When products are not framed in those terms, they stall, regardless of technical quality.
This creates a persistent gap between what is built and what is understood. Many fintech solutions solve real problems but fail to communicate them in a way that resonates with the people controlling budgets. Innovation without translation does not scale.
Messaging Defines Whether Products Survive
One of the clearest takeaways from the conversation is how often messaging is treated as secondary. In practice, it is foundational.
Moments of exposure, whether at industry events, investor meetings, or sales conversations, are limited. When they happen, clarity determines outcome. Teams that can immediately articulate who they serve, what problem they solve, and why it matters are consistently better positioned. Those that cannot rely on follow-up that rarely comes.

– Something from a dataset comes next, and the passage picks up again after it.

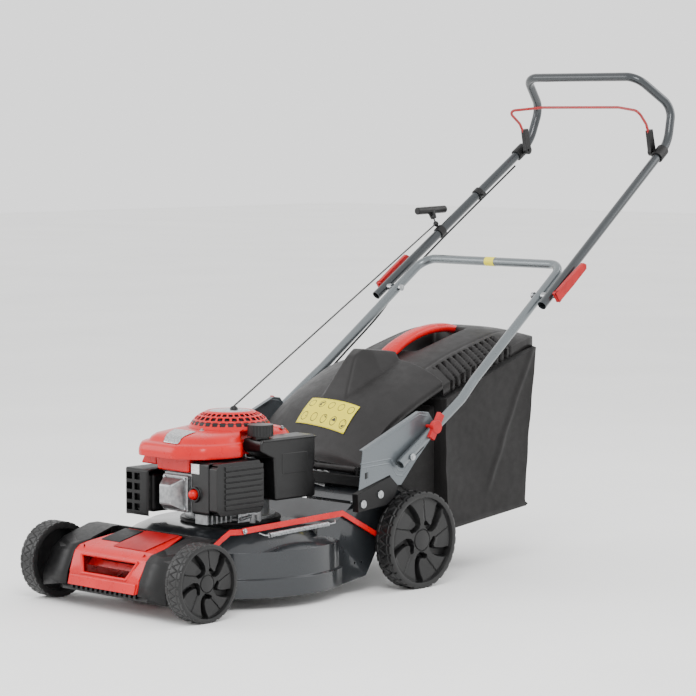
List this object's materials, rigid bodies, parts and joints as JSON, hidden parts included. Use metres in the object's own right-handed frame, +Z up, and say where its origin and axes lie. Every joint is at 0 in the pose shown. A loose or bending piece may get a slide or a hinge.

This is not about marketing polish. It is about structural alignment between product and narrative. Without it, even strong solutions struggle to convert interest into adoption. In fintech, clarity is a distribution mechanism.
Funding Creates Momentum. It Also Creates Illusion
Raising capital introduces a shift in perception that can distort execution. A valuation is assigned. External validation appears. Internally, the signal is often interpreted as success.
But venture capital operates on probability, not certainty. Most funded companies will not reach their projected outcomes. Investment reflects potential, not proof. This creates a critical transition point.
Post-funding, the objective is no longer to build something interesting. It is to validate that the business works. That means disciplined allocation of capital, focused hiring, and measurable progress toward product-market fit.
Misinterpreting funding as arrival instead of starting point introduces risk.
Capital extends runway. It does not guarantee direction.
Timing Remains Outside Founder Control
Execution is necessary, but not sufficient. Market timing continues to shape outcomes in ways that are difficult to predict. A product introduced too early may fail due to lack of demand. The same product introduced too late may be overshadowed by incumbents. External events compound this effect. Regulatory changes, macroeconomic shifts, and systemic shocks can accelerate or suppress entire categories. This creates asymmetry between effort and result.
Two companies can execute at similar levels and achieve different outcomes based on when they enter the market. The implication is not to optimize for perfect timing, which is unrealistic, but to remain responsive to signals from the ecosystem. Awareness becomes a strategic function.
Building Is Easier. Differentiation Is Harder
The structural barriers to building fintech products have fallen. Infrastructure is accessible. APIs abstract complexity. AI reduces development effort. What previously required specialized teams can now be assembled faster and at lower cost. This changes the competitive equation. The constraint is no longer whether something can be built. It is whether it should be built, and whether it matters. As more teams gain the ability to create similar products, differentiation shifts upstream. Problem selection, positioning, and distribution become primary levers. The question moves from capability to relevance.
The Fundamentals Have Not Moved
Despite the pace of innovation, the core functions of financial services remain stable. Store value. Move value. Grow value. Everything else sits on top of these primitives. New technologies introduce alternative methods, not new needs. Stablecoins, AI, embedded finance, and new interfaces change how services are delivered, but not why they exist. This creates a useful filter in an environment saturated with innovation. Not every new capability corresponds to a meaningful problem. Understanding fundamentals reduces noise.
Trust Remains the Hardest Layer in B2C
Direct-to-consumer fintech continues to face a structural barrier: trust acquisition. Unlike other digital products, financial services carry irreversible consequences. Errors are costly. Security expectations are high. Users default to institutions with established credibility. New entrants must overcome this inertia while offering a clear improvement. This is why many companies move toward B2B or B2B2C models. Distribution and trust are inherited through partnerships, even if direct customer ownership is reduced. For those that remain in B2C, success depends on sustained investment beyond product. Brand, communication, and consistency become critical components of growth. Functionality attracts attention. Trust retains it.
Execution Still Resolves to People
Across technology, funding, and strategy, one constant remains unchanged. Outcomes are driven by people. Relationships influence deals. Communication shapes perception. Presence determines visibility. In environments where products converge, these factors create separation. The concept often described as “hustle” reflects this reality. Not activity for its own sake, but consistent engagement with the market. Showing up, having conversations, following through. In many cases, the difference between similar companies is not the product itself, but who is remembered after the interaction.
Fintech may be digitizing rapidly. But it is not becoming less human. Speed defined the last phase of fintech innovation. Alignment between technology and human need may define the next.